Entries taken from a collection
........
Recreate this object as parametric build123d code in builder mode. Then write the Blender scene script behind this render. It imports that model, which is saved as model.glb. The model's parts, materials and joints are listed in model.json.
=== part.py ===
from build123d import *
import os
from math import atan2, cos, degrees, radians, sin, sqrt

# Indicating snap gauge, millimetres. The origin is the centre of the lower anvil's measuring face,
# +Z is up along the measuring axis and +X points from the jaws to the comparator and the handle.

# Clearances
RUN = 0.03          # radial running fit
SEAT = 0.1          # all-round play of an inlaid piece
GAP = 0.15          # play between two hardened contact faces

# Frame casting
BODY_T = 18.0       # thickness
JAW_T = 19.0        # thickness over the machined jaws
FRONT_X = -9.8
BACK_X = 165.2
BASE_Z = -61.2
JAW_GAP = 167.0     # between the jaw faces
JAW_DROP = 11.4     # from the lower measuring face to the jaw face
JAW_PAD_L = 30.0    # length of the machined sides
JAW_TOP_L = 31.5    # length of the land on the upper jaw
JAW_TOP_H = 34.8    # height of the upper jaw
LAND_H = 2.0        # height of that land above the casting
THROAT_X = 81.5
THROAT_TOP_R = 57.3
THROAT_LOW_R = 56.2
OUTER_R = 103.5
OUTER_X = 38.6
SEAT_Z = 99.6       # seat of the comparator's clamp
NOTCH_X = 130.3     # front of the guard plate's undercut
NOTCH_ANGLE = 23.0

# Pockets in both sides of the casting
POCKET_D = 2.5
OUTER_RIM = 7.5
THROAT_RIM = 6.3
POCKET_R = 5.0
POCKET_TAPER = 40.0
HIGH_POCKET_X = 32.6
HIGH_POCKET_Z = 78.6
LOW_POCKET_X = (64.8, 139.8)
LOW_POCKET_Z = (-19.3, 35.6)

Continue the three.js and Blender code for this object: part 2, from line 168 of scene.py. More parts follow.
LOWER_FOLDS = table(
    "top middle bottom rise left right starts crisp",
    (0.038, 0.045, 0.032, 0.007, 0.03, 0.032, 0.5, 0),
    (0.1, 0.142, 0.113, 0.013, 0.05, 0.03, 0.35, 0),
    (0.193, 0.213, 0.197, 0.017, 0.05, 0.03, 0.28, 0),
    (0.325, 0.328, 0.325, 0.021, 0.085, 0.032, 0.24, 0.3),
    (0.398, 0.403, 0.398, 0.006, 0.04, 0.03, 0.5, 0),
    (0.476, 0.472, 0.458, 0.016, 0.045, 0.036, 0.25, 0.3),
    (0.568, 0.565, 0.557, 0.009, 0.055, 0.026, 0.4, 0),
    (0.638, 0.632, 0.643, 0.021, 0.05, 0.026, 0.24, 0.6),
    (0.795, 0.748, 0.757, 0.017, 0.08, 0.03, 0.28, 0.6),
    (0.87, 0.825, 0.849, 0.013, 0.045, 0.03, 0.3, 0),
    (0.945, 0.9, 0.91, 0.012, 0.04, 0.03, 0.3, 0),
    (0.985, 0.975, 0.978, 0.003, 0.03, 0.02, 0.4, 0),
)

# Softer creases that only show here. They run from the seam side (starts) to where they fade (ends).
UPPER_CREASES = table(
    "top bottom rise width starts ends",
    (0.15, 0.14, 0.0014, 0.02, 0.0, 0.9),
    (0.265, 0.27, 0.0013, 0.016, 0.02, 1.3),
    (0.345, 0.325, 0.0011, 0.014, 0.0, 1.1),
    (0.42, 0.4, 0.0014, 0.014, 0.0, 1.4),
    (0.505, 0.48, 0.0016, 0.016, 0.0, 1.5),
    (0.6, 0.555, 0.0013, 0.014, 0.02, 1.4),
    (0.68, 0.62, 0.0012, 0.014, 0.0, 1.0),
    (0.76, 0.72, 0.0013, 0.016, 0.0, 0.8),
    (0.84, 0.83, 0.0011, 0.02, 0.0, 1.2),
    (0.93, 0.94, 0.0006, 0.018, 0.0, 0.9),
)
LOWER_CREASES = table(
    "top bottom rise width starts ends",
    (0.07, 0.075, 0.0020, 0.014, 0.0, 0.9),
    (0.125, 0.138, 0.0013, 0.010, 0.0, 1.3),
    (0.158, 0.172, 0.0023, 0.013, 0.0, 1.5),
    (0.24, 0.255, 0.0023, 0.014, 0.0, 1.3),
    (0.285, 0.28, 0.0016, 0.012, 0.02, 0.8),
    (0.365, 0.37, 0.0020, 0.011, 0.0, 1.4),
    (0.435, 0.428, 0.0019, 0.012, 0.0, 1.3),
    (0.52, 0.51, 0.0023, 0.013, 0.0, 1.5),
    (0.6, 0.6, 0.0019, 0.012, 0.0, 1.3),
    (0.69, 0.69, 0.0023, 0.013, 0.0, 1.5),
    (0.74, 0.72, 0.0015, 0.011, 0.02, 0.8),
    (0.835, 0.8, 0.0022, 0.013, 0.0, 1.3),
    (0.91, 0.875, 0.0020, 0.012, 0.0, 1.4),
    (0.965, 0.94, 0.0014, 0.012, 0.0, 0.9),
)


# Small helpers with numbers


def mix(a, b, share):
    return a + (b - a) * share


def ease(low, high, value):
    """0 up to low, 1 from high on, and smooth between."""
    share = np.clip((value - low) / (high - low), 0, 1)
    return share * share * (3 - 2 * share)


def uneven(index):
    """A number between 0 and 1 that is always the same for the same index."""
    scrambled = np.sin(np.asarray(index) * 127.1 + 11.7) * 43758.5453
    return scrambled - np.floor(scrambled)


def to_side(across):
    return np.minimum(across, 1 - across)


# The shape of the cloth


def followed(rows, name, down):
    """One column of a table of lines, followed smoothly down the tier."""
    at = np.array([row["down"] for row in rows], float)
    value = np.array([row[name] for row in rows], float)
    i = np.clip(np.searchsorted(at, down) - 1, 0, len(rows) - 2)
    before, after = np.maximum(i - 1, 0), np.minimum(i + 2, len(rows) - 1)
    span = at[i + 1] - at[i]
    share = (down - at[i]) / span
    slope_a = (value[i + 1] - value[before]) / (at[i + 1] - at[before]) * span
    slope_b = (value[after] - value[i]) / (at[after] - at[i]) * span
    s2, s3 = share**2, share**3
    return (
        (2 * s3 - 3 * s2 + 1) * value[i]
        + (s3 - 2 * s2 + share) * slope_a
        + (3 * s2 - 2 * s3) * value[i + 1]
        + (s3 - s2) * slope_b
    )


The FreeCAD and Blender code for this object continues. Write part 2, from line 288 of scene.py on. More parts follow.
........
In the records, locate each line holding the string "parts" and copy it.

*Problem solution*:
Recreate this object as parametric build123d code in builder mode. Then write the Blender scene script behind this render. It imports that model, which is saved as model.glb. The model's parts, materials and joints are listed in model.json.
Continue the three.js and Blender code for this object: part 2, from line 168 of scene.py. More parts follow.
The FreeCAD and Blender code for this object continues. Write part 2, from line 288 of scene.py on. More parts follow.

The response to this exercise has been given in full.